Telesur revamps strategy to face mobile competition
Published on: 8th Nov 2007
Note -- this news article is more than a year old.
In April this year, the government awarded licenses to two new entrants, Irish owned Caribbean operator Digicel and Curacao based UTS. Only last week Digicel finally reached an interconnection agreement with Telesur, allowing it to launch operations.
Telesur has 80,000 fixed lines in service and 320,000 mobile subscribers in a population of some 500,000. Internet subscribers are under 10,000, of which some 40% is ADSL, and most of the country's internet users access it through cyber cafes.
The new competitors are sure to introduce competitive pricing strategies and promotions, and Telesur's response will be to offer basic broadband services over its EV-DO network, 24/7 customer care and per second billing, as well as a plan to launch prepaid roaming on Friday (Nov 9), Currie said, speaking on the sidelines of the CariCam Mobile conference in Puerto Rico this week.
Furthermore, in an attempt to improve efficiency of its broadband network, the company plans to launch locally hosted email accounts before year-end and promote the development of local content. According to Currie, most bandwidth is used up by content hosted outside the country. Even the majority of email is hosted overseas.
The company expects to post revenues of US$130mn in 2007 compared to US$120mn in 2006, the majority of which is mobile revenue.
Investment in fixed-line
Despite the competition being faced in mobile telephony, Telesur is prioritizing investment in fixed line services, using wireless technology such as CDMA450, provided by Qualcomm, to reach out to remote areas.
Telesur has convinced the government to take a long-term approach and keep investing in fixed line infrastructure, which is needed as a backbone on which to build future technologies, Currie said. But it needs wireless technology to provide last mile connectivity.
"CDMA450 will be used as a fixed line service, it will not be used for mobility. It is mainly for the coastal areas, to complement the cables we already have," Currie said.
For the moment the company has ruled out deploying WiMax, which is more expensive, and given the very low penetration of PCs in the country Currie does not see it as a worthwhile investment.
Currie also ruled out the possibility of selling PCs as part of an internet service package since Suriname's small population and yearly per capita GDP of US$2,800 make it difficult to achieve the economies of scale needed to bring PC prices low enough to be attractive.
"In Suriname you're talking about around 100,000 potential purchasers.
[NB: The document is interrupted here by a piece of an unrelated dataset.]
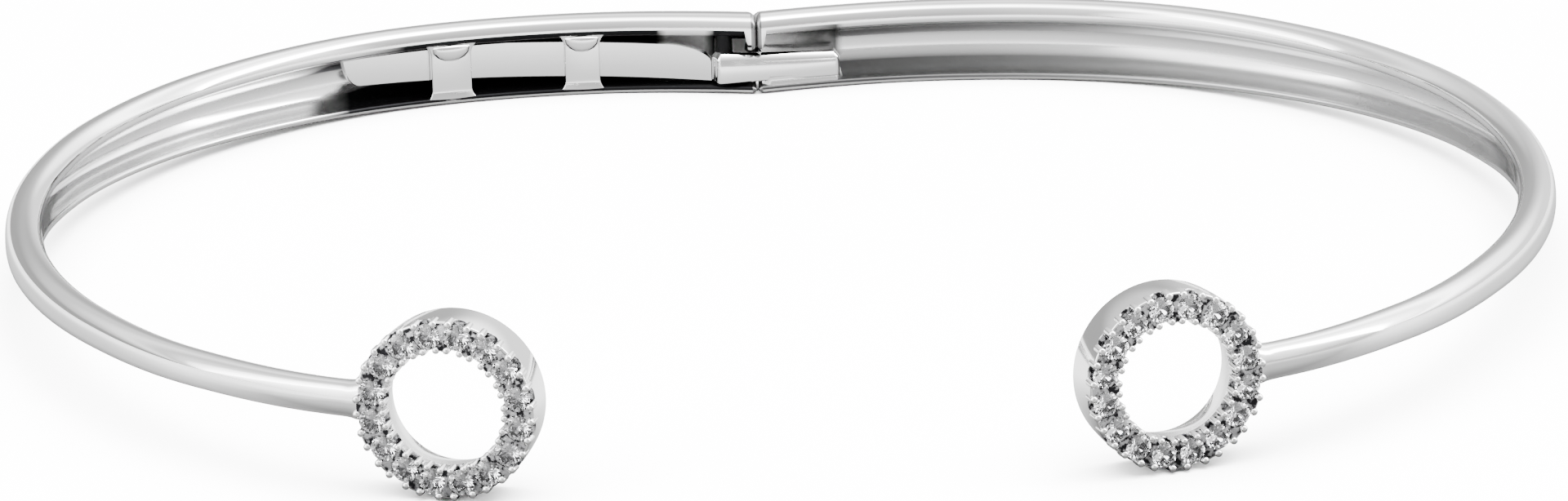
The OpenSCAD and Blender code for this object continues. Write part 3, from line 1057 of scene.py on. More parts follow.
@dataclass(frozen=True)
class Arm:
    """One arm: the domed band with its channel, and the ring at its end.

    Args:
        side: Left or right.
        section: The cross-section and plan.
        ring: The front ring.
        hinge: The joint.
        flare: How much the arm swells where it is soldered to its ring, in millimetres.
        flare_length: Length over which it swells.
        station: Length between two stations along the arm.
        align: Length over which the seam's shape fades out.
    """

    side: Side
    section: Section
    ring: FrontRing
    hinge: Hinge
    flare: float = 0.09
    flare_length: float = 0.22
    station: float = 0.2
    align: float = 2.5

    def lengths(self, total: float) -> np.ndarray:
        """Spaces the stations along the arm: close at the seam and the collar, even after it.

        Args:
            total: Length of the arm.

        Returns:
            The distance of each station from the joint.
        """
        seam = np.array([0, 0.006, 0.016, 0.03, 0.05, 0.075, 0.105, 0.14, 0.18, 0.24, 0.32, 0.4])
        collar = np.arange(0.44, 0.78, 0.02)
        even = np.linspace(0.85, total, int((total - 0.85) / self.station))
        return np.concatenate([seam, collar, even])

    def bar(self) -> Shell:
        """Makes the band from the seam to its sunk end in the ring.

        Returns:
            The band, with the channel's painted shade and the seam's painted shade.
        """
        section, plan, hinge = self.section, self.section.plan, self.hinge
        total = plan.length_to(self.ring.tip_bearing(section))
        t = self.lengths(total)[:, None]
        fade = np.clip(1 - t / self.align, 0, 1)
        grow = self.flare * np.exp(-np.clip(total - self.ring.solder - t, 0, None) / self.flare_length)
        flat = np.zeros((1, section.count))
        past_collar = 5.0
        x = t + hinge.start(self.side, plan, section.outer(flat, 0)[0]) * fade
        bearing = plan.bearing_after(x)
        outer = (bearing, *section.outer(bearing, grow))
        x = t + hinge.start(self.side, plan, section.hollow(flat, flat + past_collar)[0]) * fade
        bearing = plan.bearing_after(x)
        hollow = (bearing, *section.hollow(bearing, x))
        bearing, depth, level = (np.concatenate([a, b[:, ::-1]], 1) for a, b in zip(outer, hollow))
        n = section.count
        column = np.arange(2 * n)
        outside = smooth_step((depth[:1] - 0.2) / 0.8) * (column < n)
        lips = 1 - smooth_step((depth[:1] - 0.25) / 0.3)
        least = hinge.least_bevel
        bevel = least + (hinge.edge_bevel - least) * lips + (hinge.seam_bevel - least) * outside
        inset = bevel - np.sqrt(np.clip(bevel**2 - np.clip(bevel - t, 0, None) ** 2, 0, None))
        run = np.stack([np.roll(v, -1, 1) - np.roll(v, 1, 1) for v in (depth, level)])
        run /= np.maximum(np.hypot(run[0], run[1]), TINY)
        depth = depth - run[1] * inset
        level = level + run[0] * inset
        cap = [(i, i + 1, 2 * n - 2 - i, 2 * n - 1 - i) for i in range(n - 1)]
        shell = sweep(np.stack([*plan.at(bearing, depth), level], -1), cap)
        # Faces inside the channel take the channel's painted shade.
        in_channel = (section.channel_share(bearing[:-1, -1:]) > 0) & (column >= n)
        skins = np.where(in_channel, Skin.CHANNEL.value, Skin.POLISHED.value)
        # Painted shade on the seam's notch here, and below on the end caps.
        skins[t[:-1, 0] < hinge.notch] = Skin.SHADE.value
        ends = len(shell.faces) - skins.size
        return Shell(shell.points, shell.faces, skins.ravel().tolist() + [Skin.SHADE.value] * ends)

    def build(self, bench: Bench, materials: list[bpy.types.Material]) -> None:
        """Makes the arm with its ring, carved as the real one is, and dresses it.

        Args:
            bench: Where it is made.
            materials: Its finishes, one for each skin.
        """
        place = self.ring.matrix(self.section)
        name = f"{self.side.value}_arm_polished"
        piece = bench.make(name, self.ring.blank().moved(place), self.side, materials)
        steps = [
            (self.ring.scallops().moved(place), Carve.CUT),
            (self.bar(), Carve.JOIN),
            (self.ring.prongs().moved(place), Carve.JOIN),
            (self.ring.seats().moved(place), Carve.CUT),
        ]
        if self.side is Side.LEFT:
            steps.append((self.hinge.tongue_room(self.section), Carve.CUT))
        for tool, how in steps:
            bench.carve(piece, tool, self.side, how)
        bench.finish(piece, self.side, "polished_metal", 38)
        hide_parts(self.side.arm_node)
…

The purchasing power of our company is not that big. If you're talking about three or four million, then you can of course reduce the price and investments in the computer," Currie said.
That is why Telmex has been successful with this strategy in Mexico, where there are millions of potential buyers, he said.
Even the MIT's One Laptop Per Child project, otherwise known as the "US$100 laptop" initiative, needs large volumes of buyers to make it worthwhile, Currie said.
Universal access and call centers
Suriname's government does not operate a universal access or services fund, but recent reforms to telecoms legislation include provisions for the creation of such a fund, Currie said. For its part, Telesur is lobbying the government to introduce ICT policies that will boost universal access, Currie added.
But any attempt to stimulate access to PCs in schools will require cooperation between the government, the private sector and non-profit organizations, the executive said.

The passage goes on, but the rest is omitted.